▼▼▼
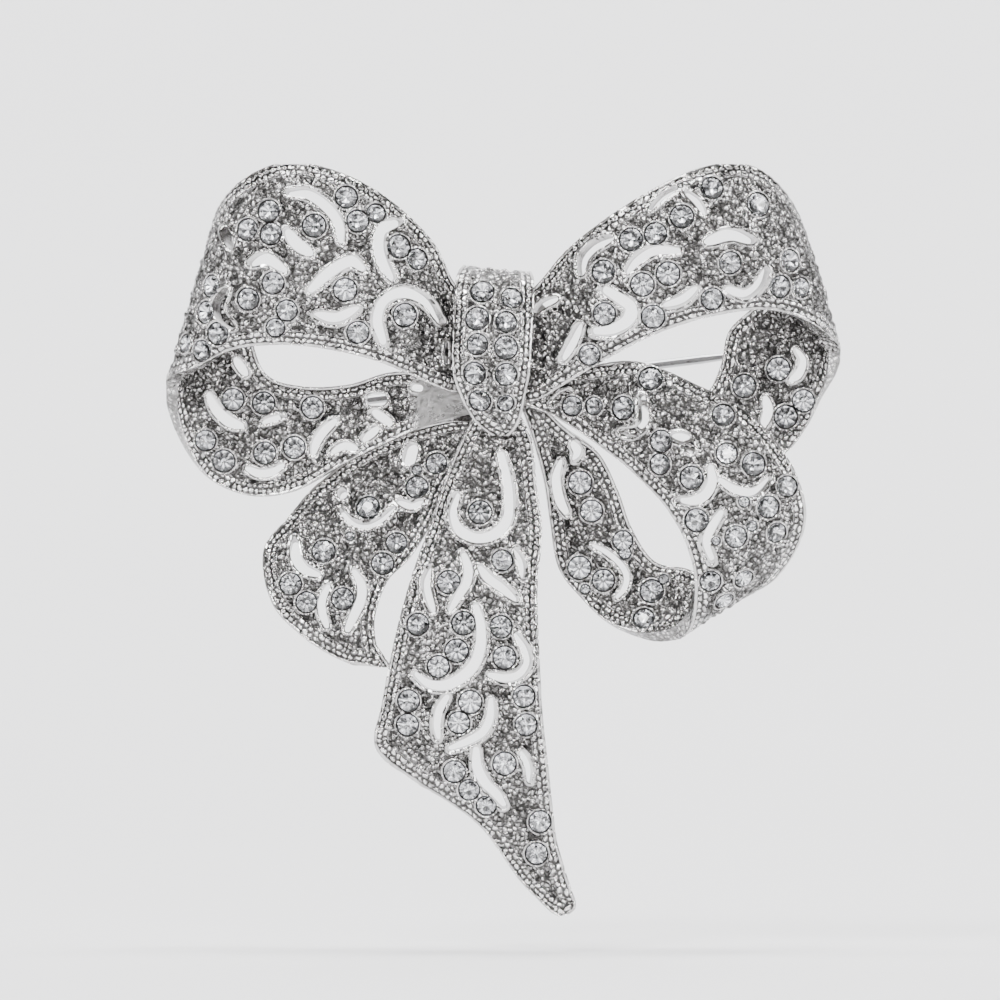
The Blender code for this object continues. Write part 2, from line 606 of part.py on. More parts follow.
core_plate_outline = []
for corner_x, corner_z, first in (
        (PLATE_RIGHT - PLATE_CORNER, PLATE_HALF_HEIGHT - PLATE_CORNER, 0),
        (PLATE_LEFT + PLATE_CORNER, PLATE_HALF_HEIGHT - PLATE_CORNER, 1),
        (PLATE_LEFT + PLATE_CORNER, PLATE_CORNER - PLATE_HALF_HEIGHT, 2),
        (PLATE_RIGHT - PLATE_CORNER, PLATE_CORNER - PLATE_HALF_HEIGHT, 3)):
    for step in range(4):
        angle = math.pi / 2 * (first + step / 3)
        core_plate_outline.append(Vector((corner_x + PLATE_CORNER * math.cos(angle),
                                          corner_z + PLATE_CORNER * math.sin(angle))))
plate_points = []
plate_faces = []
prism(plate_points, plate_faces, core_plate_outline, PLATE_FRONT, PLATE_BACK)
solder_core = add_object("solder_core", mesh_from("solder_core", plate_points, plate_faces))
core_tool = add_object("solder_core_block_tool", box(
    "solder_core_block_tool",
    (CORE_LEFT, CORE_FRONT, CORE_BOTTOM), (CORE_RIGHT, PLATE_FRONT + 0.4, CORE_TOP)))
cut(solder_core, core_tool, "block", "UNION")
solder_core.data.materials.append(material("solder_core", (0.60, 0.60, 0.62), 0.35, 1.0))


# Directions of the pin: along the stem, and the hinge axis square to it in the same plane

along_pin = Vector((1.0, 0.0, PIN_SLOPE)).normalized()
hinge_axis = Vector((-PIN_SLOPE, 0.0, 1.0)).normalized()
outward = Vector((0.0, 1.0, 0.0))


def on_pin(x):
    """Point of the pin axis at a given x."""
    return Vector((x, PIN_AXIS_Y, PIN_LEVEL * Z_SCALE + x * PIN_SLOPE))


hinge_centre = on_pin(HINGE_X * X_SCALE)
catch_centre = on_pin(CATCH_X * X_SCALE)
pin_frame = Matrix((along_pin, outward, hinge_axis)).transposed()


def turned(centre, points):
    """Points given as (along, outward, hinge axis) offsets, moved to the pin's directions."""
    return [centre + pin_frame @ Vector(point) for point in points]


def pad(owner, centre, radius, depth):
    """Flat round soldering pad cast onto the back of a loop."""
    sides = 20
    points = disc_rings(Vector((centre.x, 0.0, centre.z)), outward,
                        ((radius, depth), (radius, PAD_FACE)), sides)
    tool = add_object(owner.name + "_pad_tool",
                      mesh_from(owner.name + "_pad_tool", points, ring_faces(0, 2, sides)))
    cut(owner, tool, "pad", "UNION")


pad(upper_left_loop, hinge_centre, HINGE_PAD_RADIUS, 2.2)
pad(upper_right_loop, catch_centre, CATCH_PAD_RADIUS, 2.6)


def lathe(name, axis_place, axis, rings, sides):
    """Solid of stacked rings round an axis, placed with its origin on the axis."""
    here = [point - axis_place for point in disc_rings(axis_place, axis, rings, sides)]
    return add_object(name, mesh_from(name, here, ring_faces(0, len(rings), sides)),
                      axis_place)


def tool_box(name, centre, low, high):
    """Cutting block square to the pin's directions."""
    corners = [(x, y, z) for x in (low[0], high[0]) for y in (low[1], high[1])
               for z in (low[2], high[2])]
    faces = [[0, 1, 3, 2], [4, 6, 7, 5], [0, 4, 5, 1], [2, 3, 7, 6], [0, 2, 6, 4],
             [1, 5, 7, 3]]
    return add_object(name, mesh_from(name, turned(centre, corners), faces))


def tool_rod(name, centre, axis, rings, sides=24):
    """Round cutting tool about an axis."""
    points = disc_rings(centre, axis, rings, sides)
    return add_object(name, mesh_from(name, points, ring_faces(0, len(rings), sides)))


# Hinge bracket: round base soldered to the pad, and two ears that carry the rivet

base_front = PAD_FACE + SOLDER_GAP - PIN_AXIS_Y
base_back = base_front + BASE_THICKNESS
ear_inner = EYE_HALF_WIDTH + EAR_CLEARANCE
ear_outer = ear_inner + EAR_THICKNESS
hinge_base_rings = ((HINGE_PAD_RADIUS - BASE_MARGIN, base_front),
                    (HINGE_PAD_RADIUS - BASE_MARGIN, base_back))
bracket_mesh = mesh_from("hinge_bracket",
                         disc_rings(hinge_centre, outward, hinge_base_rings, 20),
                         ring_faces(0, 2, 20))
hinge_bracket = add_object("hinge_bracket", bracket_mesh)
ears = tool_box("hinge_ears_tool", hinge_centre,
                (-EAR_RADIUS, base_front + BASE_THICKNESS / 2, -ear_outer),
                (EAR_RADIUS, 0.0, ear_outer))
cut(hinge_bracket, ears, "ears", "UNION")
ear_tops = tool_rod("hinge_ear_tops_tool", hinge_centre, hinge_axis,
                    ((EAR_RADIUS, -ear_outer), (EAR_RADIUS, ear_outer)))
cut(hinge_bracket, ear_tops, "ear_tops", "UNION")
ear_slot = tool_box("hinge_ear_slot_tool", hinge_centre,
                    (-2 * EAR_RADIUS, base_back, -ear_inner),
                    (2 * EAR_RADIUS, 2 * EAR_RADIUS, ear_inner))
cut(hinge_bracket, ear_slot, "ear_slot")
rivet_hole = tool_rod("hinge_rivet_hole_tool", hinge_centre, hinge_axis,
                      ((RIVET_RADIUS + RIVET_CLEARANCE, -2 * ear_outer),
                       (RIVET_RADIUS + RIVET_CLEARANCE, 2 * ear_outer)))
cut(hinge_bracket, rivet_hole, "rivet_hole")
hinge_bracket.data.materials.append(material("hinge_bracket", FINDING_COLOUR, 0.25, 1.0))


# Rivet through both ears, headed on the outside

head_start = ear_outer + RIVET_CLEARANCE
head_end = head_start + RIVET_HEAD
hinge_rivet = lathe("hinge_rivet", hinge_centre, hinge_axis, (
    (RIVET_HEAD_RADIUS * 0.6, -head_end), (RIVET_HEAD_RADIUS, -head_end + RIVET_HEAD * 0.5),
    (RIVET_HEAD_RADIUS, -head_start), (RIVET_RADIUS, -head_start),
    (RIVET_RADIUS, head_start), (RIVET_HEAD_RADIUS, head_start),
    (RIVET_HEAD_RADIUS, head_end - RIVET_HEAD * 0.5), (RIVET_HEAD_RADIUS * 0.6, head_end)), 24)
hinge_rivet.data.materials.append(material("hinge_rivet", (0.74, 0.74, 0.75), 0.3, 1.0))


# Pin stem: round wire with a flat eye on the rivet, ground to a point past the catch

pin_length = (catch_centre - hinge_centre).length + PIN_OVERRUN
stem_rings = ((PIN_RADIUS, EYE_RADIUS * 0.8), (PIN_RADIUS, pin_length - PIN_TAPER),
              (PIN_RADIUS * 0.62, pin_length - PIN_TAPER * 0.4),
              (PIN_TIP_RADIUS, pin_length))
pin_stem = lathe("pin_stem", hinge_centre, hinge_axis,
                 ((EYE_RADIUS, -EYE_HALF_WIDTH), (EYE_RADIUS, EYE_HALF_WIDTH)), 24)
stem_tool = tool_rod("pin_stem_wire_tool", hinge_centre, along_pin, stem_rings, 12)
cut(pin_stem, stem_tool, "wire", "UNION")
eye_tool = tool_rod("pin_stem_eye_tool", hinge_centre, hinge_axis,
                    ((RIVET_RADIUS + RIVET_CLEARANCE, -2 * EYE_HALF_WIDTH),
                     (RIVET_RADIUS + RIVET_CLEARANCE, 2 * EYE_HALF_WIDTH)))
cut(pin_stem, eye_tool, "eye")
pin_stem.data.materials.append(material("pin_stem", (0.78, 0.78, 0.79), 0.18, 1.0))


# Catch body: base on the pad, two cheeks and an open tube the pin drops into

rotor_room = ROTOR_HALF_WIDTH + CHEEK_CLEARANCE
cheek_outer = rotor_room + CHEEK_THICKNESS
catch_base_rings = ((CATCH_PAD_RADIUS - BASE_MARGIN, base_front),
                    (CATCH_PAD_RADIUS - BASE_MARGIN, base_back))
catch_body = add_object("catch_body", mesh_from(
    "catch_body", disc_rings(catch_centre, outward, catch_base_rings, 20),
    ring_faces(0, 2, 20)))
cheeks = tool_box("catch_cheeks_tool", catch_centre,
                  (-cheek_outer, base_front + BASE_THICKNESS / 2, -CHEEK_HALF),
                  (cheek_outer, CHEEK_TOP, CHEEK_HALF))
cut(catch_body, cheeks, "cheeks", "UNION")
rotor_space = tool_box("catch_rotor_space_tool", catch_centre,
                       (-rotor_room, base_back, -2 * CHEEK_HALF),
                       (rotor_room, 2 * CHEEK_HALF, 2 * CHEEK_HALF))
cut(catch_body, rotor_space, "rotor_space")
tube = tool_rod("catch_tube_tool", catch_centre, along_pin,
                ((CATCH_TUBE, -cheek_outer + 0.1), (CATCH_TUBE, cheek_outer - 0.1)))
cut(catch_body, tube, "tube", "UNION")
catch_bore = tool_rod("catch_bore_tool", catch_centre, along_pin,
                      ((CATCH_BORE, -2 * cheek_outer), (CATCH_BORE, 2 * cheek_outer)))
cut(catch_body, catch_bore, "bore")
catch_mouth = tool_box("catch_mouth_tool", catch_centre,
                       (-2 * cheek_outer, 0.0, -MOUTH_HALF),
                       (2 * cheek_outer, 2 * CHEEK_HALF, MOUTH_HALF))
cut(catch_body, catch_mouth, "mouth")
catch_body.data.materials.append(material("catch_body", FINDING_COLOUR, 0.24, 1.0))


# Catch rotor: slotted ring that turns on the tube and closes its mouth, with a thumb lever

catch_rotor = lathe("catch_rotor", catch_centre, along_pin,
                    ((ROTOR_RADIUS, -ROTOR_HALF_WIDTH), (ROTOR_RADIUS, ROTOR_HALF_WIDTH)), 28)
lever_out = Vector((0.0, math.cos(LEVER_REST), math.sin(LEVER_REST)))
lever_side = Vector((0.0, -lever_out.z, lever_out.y))
lever_points = []
for reach, width in ((ROTOR_BORE + 0.2, LEVER_HALF_WIDTH), (LEVER_REACH, LEVER_HALF_WIDTH)):
    for along, side in ((-1, -1), (1, -1), (1, 1), (-1, 1)):
        lever_points.append(Vector((along * width, 0.0, 0.0)) + lever_out * reach
                            + lever_side * side * LEVER_HALF_THICKNESS)
lever_tool = add_object("catch_lever_tool", mesh_from(
    "catch_lever_tool", turned(catch_centre, lever_points), ring_faces(0, 2, 4)))
cut(catch_rotor, lever_tool, "lever", "UNION")
rotor_bore = tool_rod("catch_rotor_bore_tool", catch_centre, along_pin,
                      ((ROTOR_BORE, -2 * ROTOR_HALF_WIDTH), (ROTOR_BORE, 2 * ROTOR_HALF_WIDTH)))
cut(catch_rotor, rotor_bore, "bore")
rotor_mouth = tool_box("catch_rotor_mouth_tool", catch_centre,
                       (-2 * ROTOR_HALF_WIDTH, 0.0, -MOUTH_HALF),
                       (2 * ROTOR_HALF_WIDTH, 2 * ROTOR_RADIUS, MOUTH_HALF))
cut(catch_rotor, rotor_mouth, "mouth")
catch_rotor.data.materials.append(material("catch_rotor", (0.70, 0.70, 0.72), 0.22, 1.0))
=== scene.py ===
import math

import bmesh
import bpy
import numpy as np
from mathutils import Matrix, Vector
from mathutils.bvhtree import BVHTree


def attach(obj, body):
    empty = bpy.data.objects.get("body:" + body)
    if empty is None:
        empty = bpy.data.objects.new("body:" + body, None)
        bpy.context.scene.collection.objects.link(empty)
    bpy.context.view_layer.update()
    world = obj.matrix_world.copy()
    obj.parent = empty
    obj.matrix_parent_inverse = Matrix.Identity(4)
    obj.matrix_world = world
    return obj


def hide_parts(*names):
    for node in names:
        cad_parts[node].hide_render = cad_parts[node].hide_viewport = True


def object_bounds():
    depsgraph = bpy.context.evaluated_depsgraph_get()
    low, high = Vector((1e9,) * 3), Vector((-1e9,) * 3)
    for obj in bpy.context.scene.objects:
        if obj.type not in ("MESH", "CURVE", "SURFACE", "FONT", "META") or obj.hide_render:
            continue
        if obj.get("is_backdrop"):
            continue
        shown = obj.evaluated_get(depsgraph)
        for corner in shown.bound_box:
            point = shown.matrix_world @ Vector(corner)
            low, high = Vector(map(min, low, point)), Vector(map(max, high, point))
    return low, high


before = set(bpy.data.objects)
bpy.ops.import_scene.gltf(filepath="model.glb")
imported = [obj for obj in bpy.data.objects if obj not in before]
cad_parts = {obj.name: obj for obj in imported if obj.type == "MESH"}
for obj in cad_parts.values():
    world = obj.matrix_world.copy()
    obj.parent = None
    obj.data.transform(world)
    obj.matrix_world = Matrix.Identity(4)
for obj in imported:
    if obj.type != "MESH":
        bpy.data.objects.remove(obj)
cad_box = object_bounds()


# ---------------------------------------------------------------------------
# Upper left loop. A ribbon cast in white metal and bright plated, folded over at
# the left, so its face shows on the front sheet and its lining on the return.
# Both ends are soldered to the core behind the knot. Ribs and slots are in mm.

MM = 0.001
METAL = 1.1                          # thickness of the casting, mm
DATUM = Vector((0.0, -8.3, 2.85))    # place in the frame of the ribs' own zero, mm
CELL = 0.15                          # side of a cell of the sheet, mm
MOST_CELLS = 46000                   # on one side of a sheet
PLATING = (0.87, 0.852, 0.843, 1)    # bright plated metal
# Dark end of the cast metal's colour: painted shade in the pits, seams, bead edges and stone gaps,
# and the darker mottle of the plain metal
PAINTED_SHADE_AND_DARK_TONE = (0.022, 0.021, 0.02, 1)    # in the pits between granules
cad_low, cad_high = np.array(cad_box[0]) + 1e-5, np.array(cad_box[1]) - 1e-5


def spline(table, where):
    """Catmull-Rom values of a table of rows at fractional row numbers."""
    last = len(table) - 1
    index = np.clip(where.astype(int), 0, last - 1)
    t = (where - index)[:, None]
    padded = np.vstack([2 * table[0] - table[1], table, 2 * table[-1] - table[-2]])
    p0, p1, p2, p3 = (padded[index + k] for k in range(4))
    return 0.5 * (2 * p1 + (p2 - p0) * t + (2 * p0 - 5 * p1 + 4 * p2 - p3) * t ** 2
                  + (3 * p1 - p0 - 3 * p2 + p3) * t ** 3)


def unit(rows):
    """Directions scaled to a length of one."""
    return rows / np.maximum(np.linalg.norm(rows, axis=-1, keepdims=True), 1e-9)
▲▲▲
> _WHAT TO DO_
Both the line with "lever_points = []" and the line with "shown = obj.evaluated_get(depsgraph)" belong in the answer; write them out exactly, with every line between.

> _RESULT OF THIS EXERCISE_
lever_points = []
for reach, width in ((ROTOR_BORE + 0.2, LEVER_HALF_WIDTH), (LEVER_REACH, LEVER_HALF_WIDTH)):
    for along, side in ((-1, -1), (1, -1), (1, 1), (-1, 1)):
        lever_points.append(Vector((along * width, 0.0, 0.0)) + lever_out * reach
                            + lever_side * side * LEVER_HALF_THICKNESS)
lever_tool = add_object("catch_lever_tool", mesh_from(
    "catch_lever_tool", turned(catch_centre, lever_points), ring_faces(0, 2, 4)))
cut(catch_rotor, lever_tool, "lever", "UNION")
rotor_bore = tool_rod("catch_rotor_bore_tool", catch_centre, along_pin,
                      ((ROTOR_BORE, -2 * ROTOR_HALF_WIDTH), (ROTOR_BORE, 2 * ROTOR_HALF_WIDTH)))
cut(catch_rotor, rotor_bore, "bore")
rotor_mouth = tool_box("catch_rotor_mouth_tool", catch_centre,
                       (-2 * ROTOR_HALF_WIDTH, 0.0, -MOUTH_HALF),
                       (2 * ROTOR_HALF_WIDTH, 2 * ROTOR_RADIUS, MOUTH_HALF))
cut(catch_rotor, rotor_mouth, "mouth")
catch_rotor.data.materials.append(material("catch_rotor", (0.70, 0.70, 0.72), 0.22, 1.0))
=== scene.py ===
import math

import bmesh
import bpy
import numpy as np
from mathutils import Matrix, Vector
from mathutils.bvhtree import BVHTree


def attach(obj, body):
    empty = bpy.data.objects.get("body:" + body)
    if empty is None:
        empty = bpy.data.objects.new("body:" + body, None)
        bpy.context.scene.collection.objects.link(empty)
    bpy.context.view_layer.update()
    world = obj.matrix_world.copy()
    obj.parent = empty
    obj.matrix_parent_inverse = Matrix.Identity(4)
    obj.matrix_world = world
    return obj


def hide_parts(*names):
    for node in names:
        cad_parts[node].hide_render = cad_parts[node].hide_viewport = True


def object_bounds():
    depsgraph = bpy.context.evaluated_depsgraph_get()
    low, high = Vector((1e9,) * 3), Vector((-1e9,) * 3)
    for obj in bpy.context.scene.objects:
        if obj.type not in ("MESH", "CURVE", "SURFACE", "FONT", "META") or obj.hide_render:
            continue
        if obj.get("is_backdrop"):
            continue
        shown = obj.evaluated_get(depsgraph)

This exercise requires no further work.